Ayasofya Sebilleri, Ayasofya’ya komşu olan ve onun cami olarak vakfedil-mesinden çok sonra yapılmış iki sebil binası vardır. Bunlardan birincisi caminin dış avlu duvarının güneybatı köşesinde bulunmaktadır. Hangi tarihte ve kimin tarafından vakfedildiğine dair bir kayıt yoktur. İzzet Kumbaracılar bu sebilin, uzun zaman buranın sebilciliğinde bulunan İsmail Hakkı adındaki kişide görülen vakıfnameden, Sultan İbrahim (1640-1648) tarafından yaptırıldığının öğrenildiğini haber verirse de bu vakfiye yayımlanmadığı için doğruluk derecesi bilinmemektedir. Sultan İbrahim döneminde hassa başmiman Koca Kasım Ağa olduğuna göre, sebil eğer gerçekten bu padişah tarafından yaptırıldı ise bu mimarın eseri olmasına ihtimal verilebilir. Uzun süre boş duran bu küçük hayır binası, 1960’lı yıllarda Belediye Zabıtası Turizm Merkezi olarak kullanılmış, daha sonra da büfe olarak kiraya verilmiştir.
Ayasofya Sebili mermerden yapılmış bir köse sebilidir. Cadde seviyesinin yükseltilmesi sonunda gerçek nisbetlerini bozacak biçimde çukurda kalmakla birlikte klasik dönem Türk sanatının sade ve zarif ölçü ve özelliklerine sahiptir. Dört penceresinin altında üçer tane tas verme gözü vardır. Üzeri geniş ahşap bir saçak ve kurşun kaplı bir kubbe ile örtülüdür. Batı tarafından mermer çerçeveli demir kanatlı bir kapı içeriye girişi sağlar. Kubbenin tepesinde taştan bir alem vardır. İçinde Bizans devrine ait olduğu dış yüzündeki kabartma süslemeden anlaşılan mermerden oyulmuş bir tekne bulunmaktadır.

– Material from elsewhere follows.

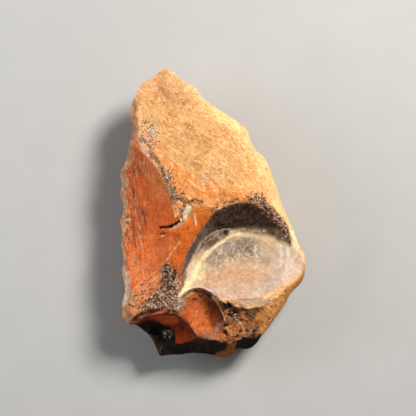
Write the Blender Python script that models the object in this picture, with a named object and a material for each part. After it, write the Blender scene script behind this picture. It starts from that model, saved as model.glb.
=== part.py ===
"""A hand axe flaked from a jasper nodule that keeps part of its sandy outer rind.

Every place on the stone is in millimetres: x to the side of the thick rind, y towards the tip, z up from the
surface it lies on. The form is found along rays from a point deep inside the stone. Each ray ends at the
first surface that it meets: the rounded skin of the nodule, or one of the flake scars struck off it.
"""

import bmesh
import bpy
import numpy as np

# Driving sizes in metres. The carving keeps its proportions when they change.
LENGTH = 0.110
WIDTH = 0.0706
THICKNESS = 0.0335

# The mesh
SPHERE_CUTS = 8
KEPT_SHARE = 0.028
FLAT = np.inf
FARTHEST = 128.0
HALVINGS = 26

# The start of the rays, low under the bowl so that they reach every wall from inside
CORE = np.array([2.0, -12.0, 7.0])

# The nodule
NODULE_MIDDLE = np.array([-2.0, -1.0, 16.0])
RIM_RISE_TO_TIP = 0.08
TOP_OF_NODULE = 19.0
BOTTOM_OF_NODULE = 16.8
ROUNDING = 2.3
RIM_DETAIL = 0.09
RIM_SMOOTHING = 16

# The outline seen from above, round from the tip: the rind side, the butt, then the worked edge
RIND_SIDE = [(-19.4, 55.1), (-16.3, 55.0), (-11.0, 50.7), (-6.1, 47.5), (-2.7, 43.3), (10.3, 34.8),
             (13.5, 31.9), (14.3, 28.1), (15.4, 24.6), (18.2, 23.2), (20.9, 19.4), (25.8, 5.7),
             (30.6, -6.5), (31.5, -10.3), (33.8, -12.7), (35.2, -18.5)]
BUTT = [(34.2, -24.7), (29.3, -29.6), (27.0, -34.2), (18.2, -46.4), (13.7, -50.5), (8.7, -50.4),
        (6.5, -53.6), (3.4, -54.9), (-1.1, -53.0), (-8.0, -52.3), (-13.3, -53.6), (-17.5, -54.9),
        (-20.1, -53.6), (-22.0, -49.4), (-25.1, -44.3), (-30.0, -41.2), (-32.3, -41.2)]
WORKED_EDGE = [(-35.2, -36.4), (-33.4, -28.3), (-34.6, -21.5), (-33.8, -16.0), (-35.0, -10.3),
               (-34.4, -6.5), (-35.3, -1.9), (-33.8, 2.3), (-35.2, 8.4), (-34.5, 11.8), (-35.3, 16.3),
               (-33.3, 20.2), (-30.3, 32.3), (-31.5, 36.9), (-30.6, 42.6), (-27.0, 49.6), (-22.4, 52.4)]

# Flake scars: a point on the scar, its rise along x and y, the radii of its hollow along and across its turn
# in degrees (a negative radius is a bulge), and the turn. A list of several is a hollow with a floor and
# walls.
BOWL_FLOOR = ((12, -17, 22.6), (-0.01, 0.08), (90, 60), 25)
BOWL_TOP = ((9, 4.4, 33.3), (-0.2, 1.1), (60, 60), 0)
BOWL_MIDDLE = ((6, -1, 28), (-5, 0), (FLAT, FLAT), 0)
FRONT = {
    "rind": [((4, 3, 33.2), (0.10, -0.04), (-130, -200), 37)],
    "red_upper": [((-23.0, 9.0, 25.2), (0.62, 0.11), (70, 150), 27)],
    "red_lower": [((-23.5, -13.0, 23.8), (0.52, 0.05), (34, 60), 0)],
    "middle": [((-12.0, -14, 28.6), (0.06, 0.06), (90, 90), 0)],
    "speckled": [((-19, -30.0, 25.0), (0.30, 0.15), (80, 80), 0)],
    "bowl_left": [BOWL_FLOOR, ((3, -26, 19.0), (0, 0), (46, 15.5), 60), BOWL_TOP],
    "bowl_right": [BOWL_FLOOR, BOWL_TOP, ((24.8, -3.0, 26.8), (0.2, 0.8), (60, 60), 0), BOWL_MIDDLE],
    "bowl_end": [((29, -14.0, 21.6), (-0.55, 0.10), (30, 40), 0)],
    "deep": [((-3.0, -34.2, 18.4), (0.0, 0.42), (6.8, 18), 20)],
    "under_left": [((-18, -42.0, 16.8), (0.1, 0.8), (30, 15), 0)],
    "rim_rind": [((24.5, -26.0, 24.2), (-0.36, 0.42), (-200, -200), 0)],
    "brown": [((11.0, -30.0, 23.6), (-0.02, 0.48), (90, 90), 0)],
    "under_hollow": [((-20.5, -43.8, 13.6), (0.0, 0.7), (8, 6), 0)],
    "underside": [((-3.0, -49.0, 14.0), (0.12, 1.4), (60, 60), 0)],
    "underside_right": [((13.0, -46.8, 16.2), (-0.4, 1.3), (60, 60), 0)],
}
BACK = {
    "resting_face": [((0, 0, 0), (0, 0), (FLAT, FLAT), 0)],
    "back_left_upper": [((-20, 18, 6.0), (-0.78, 0.15), (70, 45), 0)],
    "back_left_middle": [((-21, -4, 5.8), (-0.8, 0.0), (60, 24), 0)],
    "back_left_lower": [((-21, -24, 6.0), (-0.74, -0.25), (60, 40), 0)],
    "back_tip_left": [((-19, 36, 7.5), (-0.45, 0.35), (40, 60), 30)],
    "back_tip_right": [((-3, 32, 4.6), (0.25, 0.40), (45, 70), -20)],
    "back_right_upper": [((15, 12, 3.6), (0.50, 0.22), (60, 45), 20)],
    "back_right_lower": [((22, -18, 3.4), (0.50, -0.12), (60, 40), 0)],
    "back_butt_left": [((-14, -38, 4.0), (-0.20, -0.55), (45, 50), 0)],
    "back_butt_right": [((10, -39, 4.0), (0.20, -0.50), (40, 50), 0)],
}

# Small flakes along the worked edge: the x and y of each one's middle, its width along the edge and how
# steeply it rises
EDGE_FLAKES = [(-30.4, 43.0, 9, 1.05), (-31.2, 33.5, 9, 1.2), (-33.2, 23.0, 9, 1.1),
               (-34.7, 12.0, 7, 0.95), (-34.2, 5.0, 6, 1.3), (-35.0, -1.9, 6, 1.05),
               (-34.6, -9.0, 6, 2.4), (-34.2, -17.0, 9, 2.6), (-33.8, -27.5, 10, 1.7),
               (-34.8, -38.0, 8, 1.9)]
EDGE_HOLLOW = 30
EDGE_LIP = 0.6

STONE_COLOUR = (0.42, 0.13, 0.045, 1)
STONE_ROUGHNESS = 0.55


def clear_scene():
    for old in list(bpy.data.objects):
        bpy.data.objects.remove(old)


def closed_curve(points, steps=12):
    """A smooth closed curve through the points."""
    here = np.array(points, float)
    before, after, next_after = np.roll(here, 1, 0), np.roll(here, -1, 0), np.roll(here, -2, 0)
    t = np.linspace(0, 1, steps, endpoint=False)[:, None, None]
    bend = 2 * before - 5 * here + 4 * after - next_after
    twist = 3 * here - before - 3 * after + next_after
    curve = here + 0.5 * ((after - before) * t + bend * t**2 + twist * t**3)
    return curve.transpose(1, 0, 2).reshape(-1, 2)


def rim_radius(angle):
    """The outline's distance from the nodule's middle at each angle, as it is and smoothed."""
    curve = closed_curve(RIND_SIDE + BUTT + WORKED_EDGE) - NODULE_MIDDLE[:2]
    turn = np.arctan2(curve[:, 1], curve[:, 0])
    order = np.argsort(turn)
    even = np.radians(np.arange(-180, 180))
    exact = np.interp(even, turn[order], np.hypot(*curve[order].T), period=2 * np.pi)
    window = np.hanning(2 * RIM_SMOOTHING + 1)
    wrapped = np.concatenate([exact[-RIM_SMOOTHING:], exact, exact[:RIM_SMOOTHING]])
    smooth = np.convolve(wrapped, window / window.sum(), "valid")
    return [np.interp(angle, even, radius, period=2 * np.pi) for radius in (exact, smooth)]


def outside_nodule(places):
    """Whether each place lies outside the nodule: the outline at the rim, rounding off to top and bottom."""
    x, y, z = (places - NODULE_MIDDLE).T
    rise = z - RIM_RISE_TO_TIP * y
    exact, smooth = rim_radius(np.arctan2(y, x))
    steepness = rise / np.sqrt(x**2 + y**2 + rise**2)
    radius = smooth + (exact - smooth) * np.exp(-((steepness / RIM_DETAIL) ** 2))
    up = np.abs(rise) / np.where(rise > 0, TOP_OF_NODULE, BOTTOM_OF_NODULE)
    return (np.hypot(x, y) / radius) ** ROUNDING + up**ROUNDING > 1


def nodule(rays):
    """Distance to the nodule's skin, closed in on by halving."""
    low, high = np.zeros(len(rays)), np.full(len(rays), FARTHEST)
    for _ in range(HALVINGS):
        middle = (low + high) / 2
        outside = outside_nodule(CORE + rays * middle[:, None])
        high = np.where(outside, middle, high)
        low = np.where(outside, low, middle)
    return high


def scar(rays, side, point, rise, radii, turn):
    """Distance to one hollow or bulging face, on the front (side 1) or the back (side -1)."""
    normal = side * np.array([-rise[0], -rise[1], 1.0])
    normal /= np.linalg.norm(normal)
    along = np.array([np.cos(np.radians(turn)), np.sin(np.radians(turn)), 0.0])
    along -= normal * (along @ normal)
    along /= np.linalg.norm(along)
    axes = np.array([along, np.cross(normal, along), normal])
    bend = np.array([0.5 / radii[0], 0.5 / radii[1], 0.0])
    start = axes @ (CORE - point)
    step = rays @ axes.T
    square = step**2 @ bend
    middle = 2 * step @ (bend * start) - step[:, 2]
    depth = bend @ start**2 - start[2]
    inside = middle**2 - 4 * square * depth
    below = np.sqrt(np.maximum(inside, 0)) - middle
    met = (inside >= 0) & (below > 1e-9)
    return np.where(met, 2 * depth / np.where(met, below, 1), np.inf)


def edge_flakes():
    """The retouch: a short steep scar for each small flake, rising from the worked edge."""
    flakes = {}
    for number, (x, y, width, steepness) in enumerate(EDGE_FLAKES):
        edge = NODULE_MIDDLE[2] + RIM_RISE_TO_TIP * (y - NODULE_MIDDLE[1]) + EDGE_LIP
        flakes[f"edge_{number}"] = [((x, y, edge), (steepness, 0), (EDGE_HOLLOW, 1.6 * width), 0)]
    return flakes


def all_reaches(rays):
    """Distance along each ray to the skin and to every scar, one row for each."""
    reaches = [nodule(rays)]
    for side, scars in ((1, FRONT | edge_flakes()), (-1, BACK)):
        for faces in scars.values():
            reaches.append(np.max([scar(rays, side, *face) for face in faces], axis=0))
    return np.minimum(reaches, FARTHEST)


def onto_arrises(rays, edges):
    """Turns the rays nearest to each arris, where two surfaces meet, so that they end on it."""
    reaches = all_reaches(rays)
    first = reaches.argmin(axis=0)
    start, end = edges[first[edges[:, 0]] != first[edges[:, 1]]].T
    before = reaches[first[end], start] - reaches[first[start], start]
    after = reaches[first[start], end] - reaches[first[end], end]
    share = before / np.maximum(before + after, 1e-9)
    mover = np.where(share < 0.5, start, end)
    other = np.where(share < 0.5, end, start)
    share = np.minimum(share, 1 - share)
    order = np.argsort(-share)
    mover, other, share = mover[order], other[order], share[order, None]
    turned = rays.copy()
    turned[mover] = rays[mover] * (1 - share) + rays[other] * share
    return turned / np.linalg.norm(turned, axis=1)[:, None]


def stone_points(rays, edges):
    """The stone's surface along each ray: the nearest of the skin and the scars."""
    rays = onto_arrises(rays, edges)
    return CORE + rays * all_reaches(rays).min(axis=0)[:, None]


def sized(points):
    """Brings the points to the driving sizes, standing on z = 0 with the box centred on the origin."""
    low, high = points.min(axis=0), points.max(axis=0)
    points = (points - low) / (high - low) - (0.5, 0.5, 0)
    return points * (WIDTH, LENGTH, THICKNESS)


def vertex_places(mesh):
    places = np.empty(3 * len(mesh.vertices))
    mesh.vertices.foreach_get("co", places)
    return places.reshape(-1, 3)


def carved_mesh():
    """A dense sphere, stretched to the stone's proportions and then moved along its rays."""
    mesh = bpy.data.meshes.new("hand_axe")
    sphere = bmesh.new()
    bmesh.ops.create_icosphere(sphere, subdivisions=SPHERE_CUTS, radius=1)
    sphere.to_mesh(mesh)
    sphere.free()
    rays = vertex_places(mesh) * (WIDTH, LENGTH, THICKNESS)
    rays /= np.linalg.norm(rays, axis=1)[:, None]
    edges = np.empty(2 * len(mesh.edges), int)
    mesh.edges.foreach_get("vertices", edges)
    mesh.vertices.foreach_set("co", sized(stone_points(rays, edges.reshape(-1, 2))).ravel())
    mesh.update()
    return mesh


def stone_material():
    material = bpy.data.materials.new("jasper")
    material.use_nodes = True
    shader = material.node_tree.nodes["Principled BSDF"]
    shader.inputs["Base Color"].default_value = STONE_COLOUR
    shader.inputs["Roughness"].default_value = STONE_ROUGHNESS
    shader.inputs["Metallic"].default_value = 0.0
    return material


def hand_axe():
    """The stone as one solid, with the dense carving thinned to the triangles that its forms need."""
    collection = bpy.data.collections.new("stone hand axe")
    bpy.context.scene.collection.children.link(collection)
    dense = bpy.data.objects.new("dense carving", carved_mesh())
    collection.objects.link(dense)
    thinning = dense.modifiers.new("thinning", "DECIMATE")
    thinning.ratio = KEPT_SHARE
    bpy.context.view_layer.update()
    graph = bpy.context.evaluated_depsgraph_get()
    mesh = bpy.data.meshes.new_from_object(dense.evaluated_get(graph))
    bpy.data.objects.remove(dense)
    mesh.vertices.foreach_set("co", sized(vertex_places(mesh)).ravel())
    mesh.name = "hand_axe"
    mesh.materials.append(stone_material())
    mesh.shade_smooth()
    mesh.set_sharp_from_angle(angle=0.6)
    stone = bpy.data.objects.new("hand_axe", mesh)
    collection.objects.link(stone)
    return stone


clear_scene()
hand_axe()
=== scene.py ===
"""The looks of the stone hand axe: the CAD's carving again on a much finer mesh, with the rind's sandy grain,
the ripples of the scars and the marks on them, coloured stone, a pale floor and soft light.

Places on the stone are in millimetres, as in the CAD source: x to the side of the thick rind, y towards the
tip, z up from the surface it lies on. The colours and marks of its front are placed in the photograph's
pixels.
"""

import itertools
import math
from functools import partial
from typing import NamedTuple

import bmesh
import bpy
import numpy as np
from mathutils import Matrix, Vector


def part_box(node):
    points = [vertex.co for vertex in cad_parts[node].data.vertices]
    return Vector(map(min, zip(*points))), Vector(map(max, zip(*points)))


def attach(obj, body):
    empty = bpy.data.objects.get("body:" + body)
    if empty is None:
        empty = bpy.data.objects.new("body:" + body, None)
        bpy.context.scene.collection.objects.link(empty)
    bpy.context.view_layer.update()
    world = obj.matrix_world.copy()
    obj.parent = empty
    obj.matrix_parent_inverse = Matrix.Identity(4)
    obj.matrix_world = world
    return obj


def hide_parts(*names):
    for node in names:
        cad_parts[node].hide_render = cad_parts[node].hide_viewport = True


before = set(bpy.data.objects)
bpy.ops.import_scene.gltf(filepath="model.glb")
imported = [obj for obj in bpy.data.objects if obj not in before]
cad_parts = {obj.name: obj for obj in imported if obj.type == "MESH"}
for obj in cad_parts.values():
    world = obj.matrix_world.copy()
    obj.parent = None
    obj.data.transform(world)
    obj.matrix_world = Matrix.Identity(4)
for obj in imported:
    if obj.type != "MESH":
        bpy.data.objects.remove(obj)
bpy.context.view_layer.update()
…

Ayasofya’daki ikinci sebil avlunun içinde, güney tarafındaki yan girişin başındadır. Bizans döneminde olduğu gibi Türk döneminde de camiye ana giriş olarak kuiianılan ve son yıllarda bu fonksiyonu artık sona eren bu önemli geçit yerinin köşesinde bulunan sebil doksan derecelik bir köşe halindedir ve kimin tarafından yaptırıldığı bilinmeyen, mimari üslûbundan dolayı XVIII. yüzyıla tarihlenen bir eserdir. Ancak bu yüzyıl içinde Ayasofya’da Sultan I. Mahmud tarafından 1740-1742 yıllarında yapılan ilâvelerin zengin işçiliği bu sebilde yoktur. Bu bakımdan onun I. Mahmud devri ilâvelerinden olması ihtimali zayıftır. 1950’lerde müdür makamı, sonra da personel bürosu olarak kullanılmıştır.
Ayasofya’nın bu ikinci sebili tamamen mermer kaplı olup dikdörtgen biçimli iki penceresi vardır. Bu pencerelerden birine üç basamaklı bir merdivenle ulaşılır. Bu pencerenin önündeki yüksek seki, mermer sütunlara dayanan bir saçakla korunmuştur. Saçak geriye doğru uzanarak sebilin yanında sıralanan abdest musluklarını da örtmektedir.